Trace the growth of the Pakistan Movement from the 1930 Allahabad address to the 1940 Lahore Resolution. Role of Muhammad Ali Jinnah.

The decade between 1930 and 1940 was the most decisive period for communal politics in India. It witnessed the transformation of the Muslim demand from constitutional safeguards to a separate sovereign state. This journey, fueled by the "Two-Nation Theory," started with philosophical ideas and culminated in the formal political demand for Pakistan under the leadership of Muhammad Ali Jinnah.

1. The Allahabad Address (1930): The Intellectual Seed

At the 1930 session of the Muslim League, Sir Muhammad Iqbal delivered a historic presidential address:

  • Vision of a North-West State: Iqbal proposed the consolidation of Muslim-majority provinces in the North-West (Punjab, NWFP, Sindh, and Baluchistan) into a single self-governing unit.
  • Cultural Autonomy: He argued that Muslims were a distinct cultural entity and needed a territory to preserve their identity, though he did not explicitly demand total independence from India at this stage.

2. The "Now or Never" Pamphlet (1933)

  • Coining the Name: Choudhry Rahmat Ali, a student at Cambridge, published a pamphlet titled "Now or Never."
  • Pakistan: He coined the term 'PAKISTAN' as an acronym (P-unjab, A-fghania, K-ashmir, S-indh, and Baluchis-TAN). Initially, Jinnah and other leaders dismissed this as a "student's dream."

3. Role of Muhammad Ali Jinnah: The "Sole Spokesman"

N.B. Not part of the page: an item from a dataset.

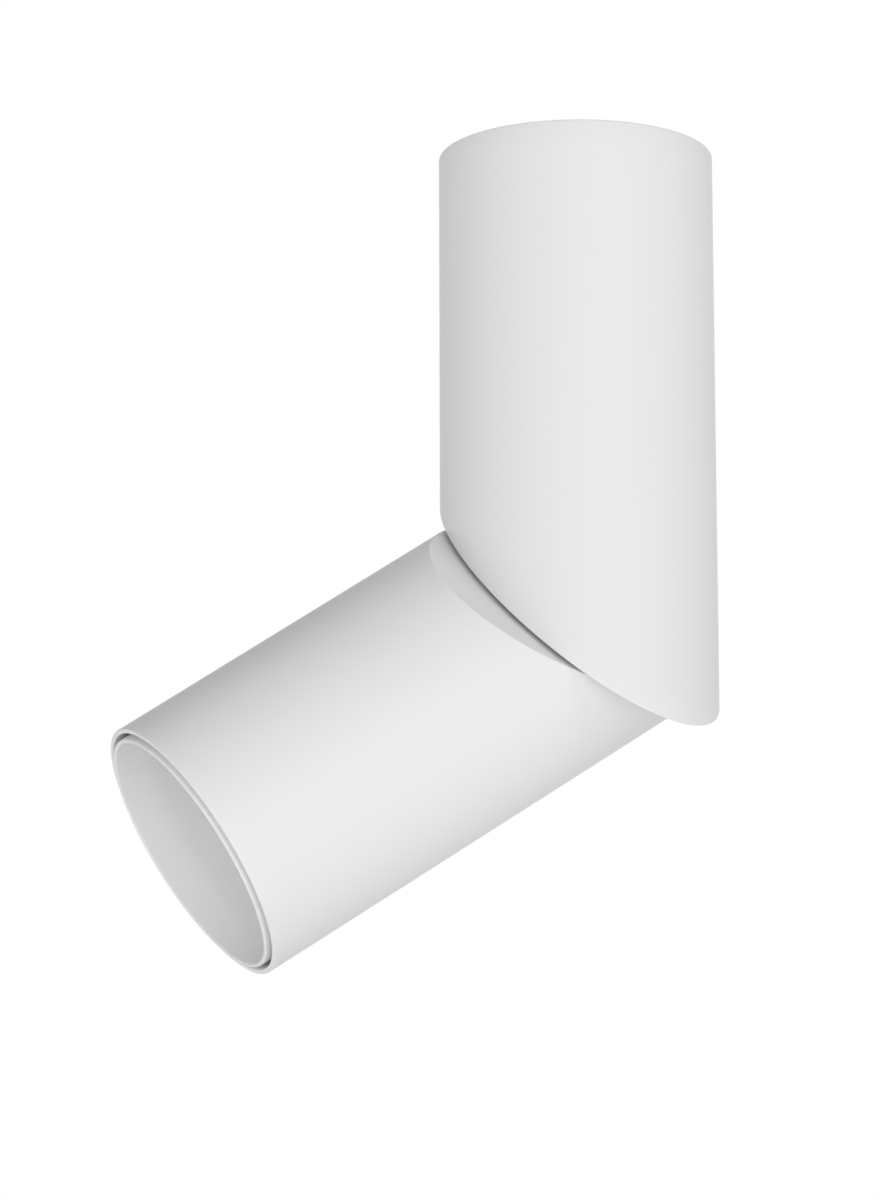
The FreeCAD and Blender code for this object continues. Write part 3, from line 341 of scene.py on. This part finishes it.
# %% Make the upper tube
upper_tube = piece_from_rows("upper_tube_skin", [upper_rows], "upper_body", "upper_tube")

# %% [markdown]
# ## Head tube
#
# The head is the same shape turned over, so its rows are the same rows after a half turn about Y,
# and then the head's own turn about the pivot. That turn isn't written down here: it is the angle
# between straight down and the head's axis, both seen along the pivot.

# %% Find the head's turn and its frame
down = np.array([0.0, 0.0, -1.0])


def square_to_pivot(direction):
    """What is left of a direction once its part along the pivot is taken away."""
    return direction - pivot_axis * np.dot(direction, pivot_axis)


flat_down, flat_head = square_to_pivot(down), square_to_pivot(head_axis)
turned_sine = np.dot(pivot_axis, np.cross(flat_down, flat_head))
head_turn = math.atan2(turned_sine, np.dot(flat_down, flat_head))
head_rotation = np.array(Matrix.Rotation(head_turn, 3, Vector(pivot_axis)))
head_centre = pivot_point + MITRE_GAP * pivot_axis
print("head turned by", round(math.degrees(head_turn), 2), "degrees")


def in_head(points):
    """Points of the head's own frame, where its axis runs down -Z, at their place in the light."""
    return points @ head_rotation.T + head_centre


# %% [markdown]
# ## Posts in the head
#
# The lamp's bracket is screwed to two small posts on the inside of the head's mitre wall. On the
# real head they are one piece with the wall. To join them in the mesh would break up its even rows
# for a line that nobody sees, so they are sheets of their own that reach a little into the wall.

# %% Make the head tube
TURN_OVER = np.diag([-1.0, 1.0, -1.0])
SCREW_SLOPE = 43.17 * MM
SCREW_SIDE = 8 * MM
SCREW_BOSS_RADIUS = 3.5 * MM
SCREW_HOLE_RADIUS = 1.55 * MM
SCREW_BOSS_SINK = 0.2 * MM


def boss_rows(side):
    """Tapped post for a bracket screw, standing on the inside of the head's mitre wall."""
    centre = SCREW_SLOPE * FACE_SLOPE + side * SCREW_SIDE * ACROSS
    top = -(MITRE_WALL + BOSS_HEIGHT)
    foot = -MITRE_WALL + SCREW_BOSS_SINK
    outline = [(SCREW_BOSS_RADIUS, foot), (SCREW_BOSS_RADIUS, top),
               (SCREW_HOLE_RADIUS, top), (SCREW_HOLE_RADIUS, foot)]
    return np.array([face_row(radius, height) for radius, height in outline]) + centre


head_rows = in_head(mitred_tube(HEAD_LENGTH) @ TURN_OVER.T)
head_bosses = [in_head(boss_rows(side)) for side in (-1, 1)]
head_tube = piece_from_rows("head_tube_skin", [head_rows, *head_bosses], "head", "head_tube")

# %% [markdown]
# ## Front baffle
#
# The ring in the mouth is turned from one outline: a narrow rounded lip, a slight flare, a straight
# sleeve, and a cone that closes on the lamp. The Screw modifier could spin such an outline. Here
# each point of radius and depth becomes one circle, so the ring goes through the same function as
# the tubes, and its lip gets arcs with a known radius.

# %% Sizes of the baffle
LIP_GAP = 1.3 * MM
LIP_OUTER_ROUND = 0.6 * MM
LIP_INNER_ROUND = 0.7 * MM
LIP_PROJECTION = 1.1 * MM
LIP_HEIGHT = 4 * MM
FLARE_DEPTH = 10 * MM
SLEEVE_INSET = 2.5 * MM
SLEEVE_WALL = 1.2 * MM
SLEEVE_LENGTH = 30 * MM
CONE_RADIUS = 26 * MM
CONE_DEPTH = 96 * MM
lip_outer = BORE_RADIUS - LIP_GAP
lip_crest = lip_outer - LIP_OUTER_ROUND
lip_inner = lip_crest - LIP_INNER_ROUND
lip_front = -(HEAD_LENGTH + LIP_PROJECTION)
sleeve_inner = lip_outer - SLEEVE_INSET
sleeve_outer = sleeve_inner + SLEEVE_WALL
sleeve_back = -(HEAD_LENGTH - SLEEVE_LENGTH)
print("opening", round(2 * sleeve_inner / MM, 1), "mm wide, lip",
      round((lip_outer - lip_inner) / MM, 1), "mm")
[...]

Jinnah returned from England in 1934 and completely reorganized the Muslim League:

  • Disillusionment with Congress: The 1937 election results and the subsequent Congress Ministries convinced Jinnah that Muslims would be "marginalized" in a unified India. He criticized the Wardha Scheme and the Vidya Mandir program as attempts to impose Hindu culture.
  • Mass Mobilization: Jinnah shifted the League from an elite club to a mass-based party. He adopted the "Two-Nation Theory," asserting that Hindus and Muslims were two different nations that could never coexist in a single democratic structure.
  • Day of Deliverance (1939): When Congress ministries resigned, Jinnah celebrated it as a day of relief, further widening the communal gap.

4. The Lahore Resolution (1940): The Political Goal

On March 23, 1940, the Muslim League passed the Lahore Resolution (later known as the Pakistan Resolution):

  • Sovereign States: It demanded that geographically contiguous units in the North-Western and Eastern zones of India should be grouped to constitute independent states.
  • Finality of Demand: This resolution marked the point of no return. From 1940 onwards, Jinnah refused to negotiate on anything less than a separate homeland.

Conclusion

In conclusion, the Pakistan Movement evolved from the poetic vision of Iqbal to the political reality of Jinnah. The period from 1930 to 1940 showed that as the Nationalist movement intensified, so did the separatist sentiment. By 1940, Jinnah had successfully united the Muslim masses under a single banner, making the Partition of India a central issue for any future constitutional settlement with the British.